Foldable stand-up sign reading ‘Vote Here’

The Federal Election Commission is responsible for ensuring funds are raised and spent in accordance with the law. However, it is a fairly new entity for a nation nearing its 250th anniversary.

What is the FEC? When did it start? Who sits on the commission and how does it go about managing campaign finance laws? Several of the classes at the Graduate School of Political Management (GSPM) at the George Washington University address these questions. Obtaining a degree through the online master’s program can help you understand how the FEC works and why FEC compliance must be taken seriously, whether managing or contributing to a campaign.

When was the FEC founded?

Campaign finance laws were originally aimed to improve parity and level the playing field among candidates running for the U.S. House of Representatives, Senate or the Oval Office. The problem was there wasn’t an effective enforcement mechanism to ensure rules and regulations were followed.

That changed in 1971, when Congress packaged and amended some of the existing campaign finance laws into the Federal Election Campaign Act. The FEC was a product of this legislation, and opened its doors in 1975. Although an independent body, it consists of six commissioners appointed to their respective positions by the sitting president of the United States. The U.S. Senate must approve the membership by majority vote, and it must have an equal representation in terms of party affiliation.

As a unit, the FEC is charged with enforcing campaign finance laws and making the appropriate administration modifications should rules be amended by lawmakers.

What led to the FEC’s creation?

The electorate is a tapestry of people, small businesses and major corporations, all with desired goals and interests that may be realized through policy. Due to the nature of the free market, some interests may have more resources available to them than others and take advantage of it by donating large sums of money to political parties and candidates. According to its official website, the FEC was largely the brainchild of President Theodore Roosevelt, who aimed to limit campaign contributions from large donors and increase transparency. The first commissioners were sworn in on April 14, 1975, at the White House during the presidency of Gerald Ford.

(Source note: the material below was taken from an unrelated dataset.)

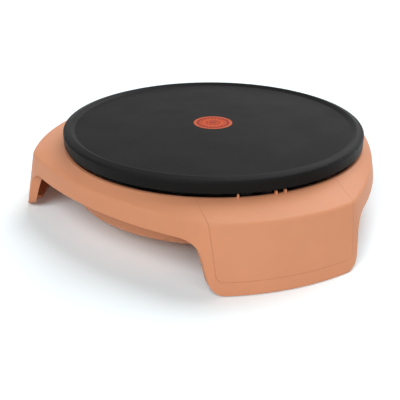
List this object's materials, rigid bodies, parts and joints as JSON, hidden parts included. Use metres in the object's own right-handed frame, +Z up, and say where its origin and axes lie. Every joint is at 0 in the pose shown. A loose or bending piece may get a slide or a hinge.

Its stated mission is to “protect the integrity of the federal campaign finance process by providing transparency and fairly enforcing and administering federal campaign finance laws.”

For the most part, the FEC’s charter is in line with what a majority of Americans want when it comes to running for office. According to a recent survey conducted by the Pew Research Center, approximately 77 percent of respondents believe limits should be placed on how much individuals and groups can spend toward campaigns. Close to two-thirds further contend that new laws could be implemented that would make money less of a deciding factor in election outcomes.

What are some important considerations pertaining to campaign finance laws?

The FEC maintains a large compendium of campaign finance laws. More than 200 pages long, it goes into extensive detail regarding what characteristics define a political action committee, or PAC, political parties, principal campaign committees as well as dollar limits on contributions. These amounts largely depend on who’s making the contributions and where they’re directed, such as to the candidates or PACs that may raise funds on candidates’ behalf.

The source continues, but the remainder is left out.